AWARD LAUREATES | Leonid Brezhnev
Leonid Brezhnev
Former General Secretary of The Central Committee Communist Party of the Soviet Union
Leonid Brezhnev was the former General Secretary of the Central Committee of the Communist Party of the Soviet Union. Born in Ukraine in 1906, within the Russian Empire, Mr Brezhnev worked as land surveyor in the 1920′s before becoming a full member of the Communist Party of the Soviet Union in 1931. Following his graduation from the Metallurgical Institute in Kanenskoye, he worked as a metallurgical engineer in the iron and steel industries, as well as acting as the director of a technical school. In 1935 he served his compulsory military service and in 1936 he became Party Secretary in Dnipropetrovsk, which led to him being in charge of the city’s defence industries. During World War Two Mr Brezhnev became a political commissar in the Red Army, rising to eventually become a Major General in 1943. Following the war he was appointed to several positions within regional party committees that were based in the Ukraine. In 1952 he became a member of the Central Committee of the CPSU and a candidate member of the Politburo. Following Stalin’s death, Mr Brezhnev was forced to accept the position as Deputy Head of the Political Department of the Ministry of Defence.
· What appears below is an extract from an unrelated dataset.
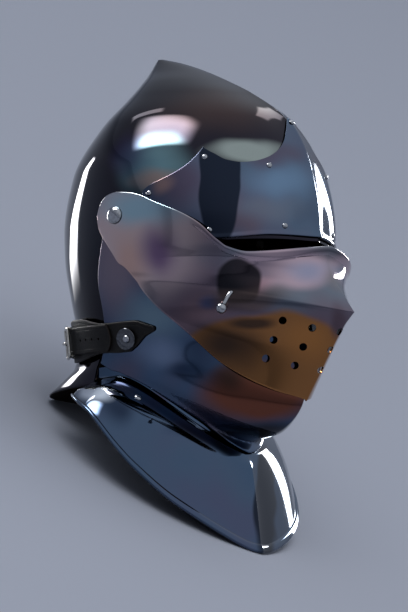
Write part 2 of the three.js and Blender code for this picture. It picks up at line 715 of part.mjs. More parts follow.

When Nikita Khrushchev came to power in 1954, however, he was appointed Second Secretary of the Kazakhstan Communist Party and was soon promoted to First Secretary a year later. By 1964 he had become Second Secretary of the Central Committee and soon after he helped lead the coalition which removed Khrushchev from power, which allowed Mr Brezhnev to become Head of the Party. He became committed to foreign policy and military reforms, developing the ‘Brezhnev Doctrine’, which outlined the right to Soviet intervention when other socialist countries are threatened. He strived to work with the United States through the policy of détente; his major foreign policy innovation. Under his leadership, the Soviet Union achieved a balance with the United States in its nuclear weapons programme as well as overtaking their space programme. This build-up of military assets, however, left the economic, agricultural and health care sectors deprived and led to a depressed standard of living. In 1979 he worked with Jimmy Carter to achieve the bilateral Strategic Arms Limitation Treaty (SALT 2), but soon after, in one of his last major decisions as leader, the Soviet Union invaded Afghanistan in an attempt to save the regime. He held on to power until his death in 1982.